In some cases the only members of the household who speak English fluently, Hispanic teens often shift a segment of their focus and energy from school to work, feeling obliged to help support their families, the authors said.
“When they work, many times it’s not to buy a new pair of sneakers,” Ferrer said. “It’s to pay the electric bill.”
Immigration issues can further hinder the will to excel, when students or their parents lack papers proving their legal status. Puerto Rican by birth, Ferrer said she and her three children didn’t have that challenge when they arrived on the U.S. mainland in 1990. Teens from Mexico and Central America have told her a much different story, relating how it has limited their capacity for hope.
“I heard not one or two or three, but hundreds of students telling of how they crossed the border,” she said. “Some of them were born here, but their parents are undocumented — so they live in the shadows.”
Compounding the struggle is that many Hispanic parents are unfamiliar with the American educational system.
“Not only that they don’t know, they don’t know how to know,” said Ferrer, noting that parental involvement is a feature of the American education system not found in most other countries.
Garlington said the past has a hand in the achievement gap for black students as well.
“We have to begin to understand that the school is not our enemy, that to become acculturated is not to become assimilated,” he said, adding that being smart and punctual and speaking standard English doesn’t translate to being white. “Standard English is what’s used, whether you like it or not.
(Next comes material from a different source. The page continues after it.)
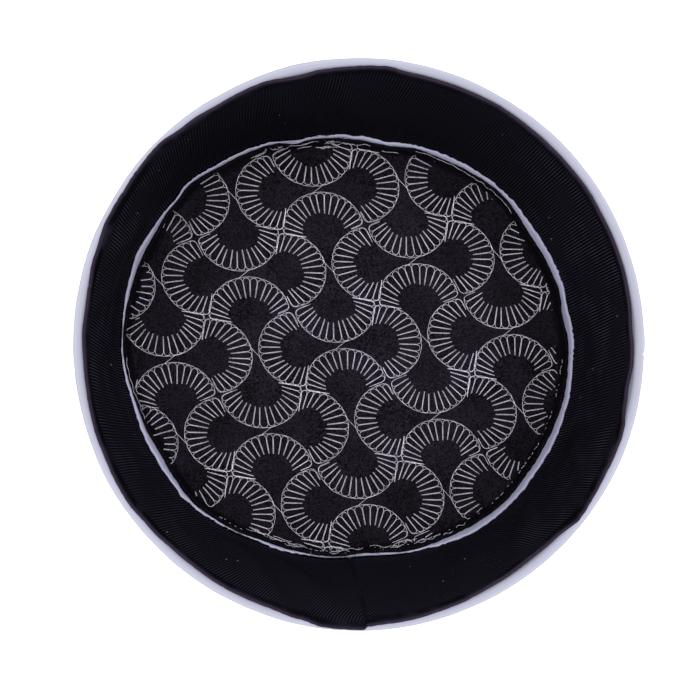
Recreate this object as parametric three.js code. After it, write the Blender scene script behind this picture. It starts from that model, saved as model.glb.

At times I think there’s such anger and resentment about past injustices ... that we aren’t able to move forward.”
Systemic change, the researchers say, is what will begin that forward momentum.
“The only way that we can get more minorities to achieve is to get them to change the way they think about themselves,” Ferrer said.
According to Garlington, that needs to start now.
“It’s a moral imperative at this point,” he said. “We need to do more than talk about it, it’s time to do something about it.”